— begin —
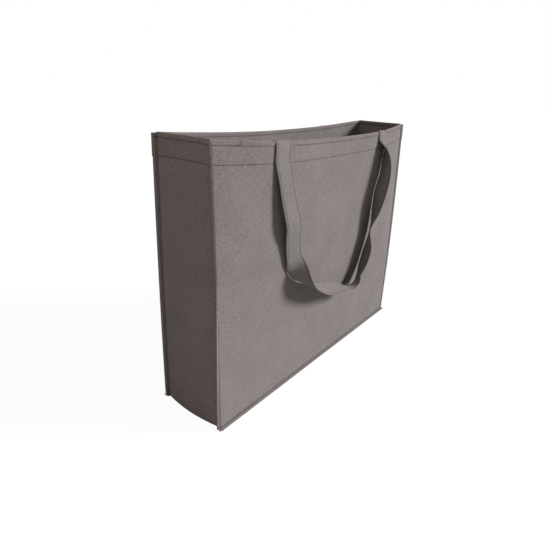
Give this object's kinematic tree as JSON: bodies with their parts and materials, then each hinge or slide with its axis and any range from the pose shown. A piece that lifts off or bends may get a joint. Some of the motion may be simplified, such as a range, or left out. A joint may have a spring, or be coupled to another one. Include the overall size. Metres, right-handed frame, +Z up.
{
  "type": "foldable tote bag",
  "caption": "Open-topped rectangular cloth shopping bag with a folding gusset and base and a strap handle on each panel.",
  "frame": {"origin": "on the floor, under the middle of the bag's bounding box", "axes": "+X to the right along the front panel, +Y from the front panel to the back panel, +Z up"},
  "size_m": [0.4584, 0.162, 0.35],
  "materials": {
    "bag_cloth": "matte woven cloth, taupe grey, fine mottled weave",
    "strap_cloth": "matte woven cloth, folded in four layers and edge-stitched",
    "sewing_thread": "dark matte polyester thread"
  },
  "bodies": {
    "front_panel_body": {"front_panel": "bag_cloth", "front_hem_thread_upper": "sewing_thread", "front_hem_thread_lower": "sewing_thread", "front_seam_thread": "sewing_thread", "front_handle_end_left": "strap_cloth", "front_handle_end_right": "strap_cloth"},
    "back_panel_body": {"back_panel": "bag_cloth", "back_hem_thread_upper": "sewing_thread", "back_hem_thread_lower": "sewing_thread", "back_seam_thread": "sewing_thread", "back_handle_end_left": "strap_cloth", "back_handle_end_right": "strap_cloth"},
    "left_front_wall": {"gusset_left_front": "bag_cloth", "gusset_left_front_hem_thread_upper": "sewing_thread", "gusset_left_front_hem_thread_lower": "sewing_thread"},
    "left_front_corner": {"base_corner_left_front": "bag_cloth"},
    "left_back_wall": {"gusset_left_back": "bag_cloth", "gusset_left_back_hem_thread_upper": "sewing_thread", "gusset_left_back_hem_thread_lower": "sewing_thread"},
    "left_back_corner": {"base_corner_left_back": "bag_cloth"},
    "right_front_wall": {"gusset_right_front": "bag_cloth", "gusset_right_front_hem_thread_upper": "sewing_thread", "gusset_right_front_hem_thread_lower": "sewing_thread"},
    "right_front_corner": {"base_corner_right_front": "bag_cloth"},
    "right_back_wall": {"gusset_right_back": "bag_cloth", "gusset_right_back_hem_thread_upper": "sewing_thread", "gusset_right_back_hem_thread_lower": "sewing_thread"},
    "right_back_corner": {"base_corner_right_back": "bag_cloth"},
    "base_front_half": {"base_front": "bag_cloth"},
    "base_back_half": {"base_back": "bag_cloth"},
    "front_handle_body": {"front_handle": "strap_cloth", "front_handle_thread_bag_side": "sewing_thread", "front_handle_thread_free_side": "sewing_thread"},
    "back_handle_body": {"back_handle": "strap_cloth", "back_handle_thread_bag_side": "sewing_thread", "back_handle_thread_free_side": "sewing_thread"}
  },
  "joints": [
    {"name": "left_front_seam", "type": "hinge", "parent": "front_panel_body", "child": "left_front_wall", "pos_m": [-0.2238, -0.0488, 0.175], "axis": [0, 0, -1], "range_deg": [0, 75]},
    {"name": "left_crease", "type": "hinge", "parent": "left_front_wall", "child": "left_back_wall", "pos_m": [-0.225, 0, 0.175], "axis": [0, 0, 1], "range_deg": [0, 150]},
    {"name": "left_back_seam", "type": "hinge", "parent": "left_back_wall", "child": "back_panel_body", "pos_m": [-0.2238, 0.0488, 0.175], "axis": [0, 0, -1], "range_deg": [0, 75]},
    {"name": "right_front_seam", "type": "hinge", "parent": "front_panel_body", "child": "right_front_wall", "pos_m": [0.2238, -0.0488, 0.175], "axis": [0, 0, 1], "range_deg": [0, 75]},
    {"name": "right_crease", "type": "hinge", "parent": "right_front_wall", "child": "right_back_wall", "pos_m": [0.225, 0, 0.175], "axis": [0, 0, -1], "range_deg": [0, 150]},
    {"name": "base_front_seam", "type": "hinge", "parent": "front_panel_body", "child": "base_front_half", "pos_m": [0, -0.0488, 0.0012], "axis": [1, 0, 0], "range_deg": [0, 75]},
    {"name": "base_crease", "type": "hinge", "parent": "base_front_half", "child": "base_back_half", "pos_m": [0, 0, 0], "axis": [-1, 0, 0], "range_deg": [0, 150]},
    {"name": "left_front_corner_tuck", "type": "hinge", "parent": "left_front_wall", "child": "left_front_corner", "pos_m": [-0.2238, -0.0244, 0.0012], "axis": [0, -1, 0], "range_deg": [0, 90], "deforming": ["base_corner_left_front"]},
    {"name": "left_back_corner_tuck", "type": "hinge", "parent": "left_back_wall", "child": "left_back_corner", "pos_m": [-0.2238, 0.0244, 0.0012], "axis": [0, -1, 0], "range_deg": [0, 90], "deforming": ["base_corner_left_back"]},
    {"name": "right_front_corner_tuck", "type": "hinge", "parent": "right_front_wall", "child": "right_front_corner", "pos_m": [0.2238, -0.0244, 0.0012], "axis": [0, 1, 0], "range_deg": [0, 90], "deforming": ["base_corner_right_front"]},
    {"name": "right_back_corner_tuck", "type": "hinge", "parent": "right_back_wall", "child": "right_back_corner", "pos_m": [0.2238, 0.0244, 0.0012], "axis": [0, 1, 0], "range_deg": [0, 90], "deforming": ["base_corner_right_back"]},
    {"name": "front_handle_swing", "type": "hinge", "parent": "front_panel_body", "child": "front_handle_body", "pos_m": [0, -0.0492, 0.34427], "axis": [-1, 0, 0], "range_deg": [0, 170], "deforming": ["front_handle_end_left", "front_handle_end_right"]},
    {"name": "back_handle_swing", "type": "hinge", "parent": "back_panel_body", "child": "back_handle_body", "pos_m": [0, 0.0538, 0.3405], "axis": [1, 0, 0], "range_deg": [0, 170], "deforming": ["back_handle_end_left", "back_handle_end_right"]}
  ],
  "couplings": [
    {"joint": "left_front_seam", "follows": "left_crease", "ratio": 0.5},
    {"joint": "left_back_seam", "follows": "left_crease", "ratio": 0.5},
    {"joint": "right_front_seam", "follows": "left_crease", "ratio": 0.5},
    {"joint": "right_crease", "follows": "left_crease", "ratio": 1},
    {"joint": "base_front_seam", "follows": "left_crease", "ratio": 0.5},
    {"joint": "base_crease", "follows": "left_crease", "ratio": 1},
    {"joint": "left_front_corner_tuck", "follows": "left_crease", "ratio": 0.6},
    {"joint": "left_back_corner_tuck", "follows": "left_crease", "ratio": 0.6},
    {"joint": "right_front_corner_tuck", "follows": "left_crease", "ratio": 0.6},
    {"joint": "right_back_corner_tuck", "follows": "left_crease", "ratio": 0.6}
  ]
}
— end —
Work instructions — Copy every line of the material, please, keeping it exactly the same.

Exercise response —
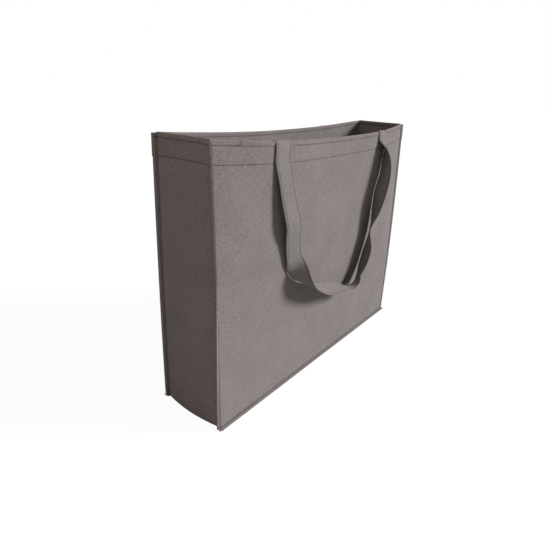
Give this object's kinematic tree as JSON: bodies with their parts and materials, then each hinge or slide with its axis and any range from the pose shown. A piece that lifts off or bends may get a joint. Some of the motion may be simplified, such as a range, or left out. A joint may have a spring, or be coupled to another one. Include the overall size. Metres, right-handed frame, +Z up.
{
  "type": "foldable tote bag",
  "caption": "Open-topped rectangular cloth shopping bag with a folding gusset and base and a strap handle on each panel.",
  "frame": {"origin": "on the floor, under the middle of the bag's bounding box", "axes": "+X to the right along the front panel, +Y from the front panel to the back panel, +Z up"},
  "size_m": [0.4584, 0.162, 0.35],
  "materials": {
    "bag_cloth": "matte woven cloth, taupe grey, fine mottled weave",
    "strap_cloth": "matte woven cloth, folded in four layers and edge-stitched",
    "sewing_thread": "dark matte polyester thread"
  },
  "bodies": {
    "front_panel_body": {"front_panel": "bag_cloth", "front_hem_thread_upper": "sewing_thread", "front_hem_thread_lower": "sewing_thread", "front_seam_thread": "sewing_thread", "front_handle_end_left": "strap_cloth", "front_handle_end_right": "strap_cloth"},
    "back_panel_body": {"back_panel": "bag_cloth", "back_hem_thread_upper": "sewing_thread", "back_hem_thread_lower": "sewing_thread", "back_seam_thread": "sewing_thread", "back_handle_end_left": "strap_cloth", "back_handle_end_right": "strap_cloth"},
    "left_front_wall": {"gusset_left_front": "bag_cloth", "gusset_left_front_hem_thread_upper": "sewing_thread", "gusset_left_front_hem_thread_lower": "sewing_thread"},
    "left_front_corner": {"base_corner_left_front": "bag_cloth"},
    "left_back_wall": {"gusset_left_back": "bag_cloth", "gusset_left_back_hem_thread_upper": "sewing_thread", "gusset_left_back_hem_thread_lower": "sewing_thread"},
    "left_back_corner": {"base_corner_left_back": "bag_cloth"},
    "right_front_wall": {"gusset_right_front": "bag_cloth", "gusset_right_front_hem_thread_upper": "sewing_thread", "gusset_right_front_hem_thread_lower": "sewing_thread"},
    "right_front_corner": {"base_corner_right_front": "bag_cloth"},
    "right_back_wall": {"gusset_right_back": "bag_cloth", "gusset_right_back_hem_thread_upper": "sewing_thread", "gusset_right_back_hem_thread_lower": "sewing_thread"},
    "right_back_corner": {"base_corner_right_back": "bag_cloth"},
    "base_front_half": {"base_front": "bag_cloth"},
    "base_back_half": {"base_back": "bag_cloth"},
    "front_handle_body": {"front_handle": "strap_cloth", "front_handle_thread_bag_side": "sewing_thread", "front_handle_thread_free_side": "sewing_thread"},
    "back_handle_body": {"back_handle": "strap_cloth", "back_handle_thread_bag_side": "sewing_thread", "back_handle_thread_free_side": "sewing_thread"}
  },
  "joints": [
    {"name": "left_front_seam", "type": "hinge", "parent": "front_panel_body", "child": "left_front_wall", "pos_m": [-0.2238, -0.0488, 0.175], "axis": [0, 0, -1], "range_deg": [0, 75]},
    {"name": "left_crease", "type": "hinge", "parent": "left_front_wall", "child": "left_back_wall", "pos_m": [-0.225, 0, 0.175], "axis": [0, 0, 1], "range_deg": [0, 150]},
    {"name": "left_back_seam", "type": "hinge", "parent": "left_back_wall", "child": "back_panel_body", "pos_m": [-0.2238, 0.0488, 0.175], "axis": [0, 0, -1], "range_deg": [0, 75]},
    {"name": "right_front_seam", "type": "hinge", "parent": "front_panel_body", "child": "right_front_wall", "pos_m": [0.2238, -0.0488, 0.175], "axis": [0, 0, 1], "range_deg": [0, 75]},
    {"name": "right_crease", "type": "hinge", "parent": "right_front_wall", "child": "right_back_wall", "pos_m": [0.225, 0, 0.175], "axis": [0, 0, -1], "range_deg": [0, 150]},
    {"name": "base_front_seam", "type": "hinge", "parent": "front_panel_body", "child": "base_front_half", "pos_m": [0, -0.0488, 0.0012], "axis": [1, 0, 0], "range_deg": [0, 75]},
    {"name": "base_crease", "type": "hinge", "parent": "base_front_half", "child": "base_back_half", "pos_m": [0, 0, 0], "axis": [-1, 0, 0], "range_deg": [0, 150]},
    {"name": "left_front_corner_tuck", "type": "hinge", "parent": "left_front_wall", "child": "left_front_corner", "pos_m": [-0.2238, -0.0244, 0.0012], "axis": [0, -1, 0], "range_deg": [0, 90], "deforming": ["base_corner_left_front"]},
    {"name": "left_back_corner_tuck", "type": "hinge", "parent": "left_back_wall", "child": "left_back_corner", "pos_m": [-0.2238, 0.0244, 0.0012], "axis": [0, -1, 0], "range_deg": [0, 90], "deforming": ["base_corner_left_back"]},
    {"name": "right_front_corner_tuck", "type": "hinge", "parent": "right_front_wall", "child": "right_front_corner", "pos_m": [0.2238, -0.0244, 0.0012], "axis": [0, 1, 0], "range_deg": [0, 90], "deforming": ["base_corner_right_front"]},
    {"name": "right_back_corner_tuck", "type": "hinge", "parent": "right_back_wall", "child": "right_back_corner", "pos_m": [0.2238, 0.0244, 0.0012], "axis": [0, 1, 0], "range_deg": [0, 90], "deforming": ["base_corner_right_back"]},
    {"name": "front_handle_swing", "type": "hinge", "parent": "front_panel_body", "child": "front_handle_body", "pos_m": [0, -0.0492, 0.34427], "axis": [-1, 0, 0], "range_deg": [0, 170], "deforming": ["front_handle_end_left", "front_handle_end_right"]},
    {"name": "back_handle_swing", "type": "hinge", "parent": "back_panel_body", "child": "back_handle_body", "pos_m": [0, 0.0538, 0.3405], "axis": [1, 0, 0], "range_deg": [0, 170], "deforming": ["back_handle_end_left", "back_handle_end_right"]}
  ],
  "couplings": [
    {"joint": "left_front_seam", "follows": "left_crease", "ratio": 0.5},
    {"joint": "left_back_seam", "follows": "left_crease", "ratio": 0.5},
    {"joint": "right_front_seam", "follows": "left_crease", "ratio": 0.5},
    {"joint": "right_crease", "follows": "left_crease", "ratio": 1},
    {"joint": "base_front_seam", "follows": "left_crease", "ratio": 0.5},
    {"joint": "base_crease", "follows": "left_crease", "ratio": 1},
    {"joint": "left_front_corner_tuck", "follows": "left_crease", "ratio": 0.6},
    {"joint": "left_back_corner_tuck", "follows": "left_crease", "ratio": 0.6},
    {"joint": "right_front_corner_tuck", "follows": "left_crease", "ratio": 0.6},
    {"joint": "right_back_corner_tuck", "follows": "left_crease", "ratio": 0.6}
  ]
}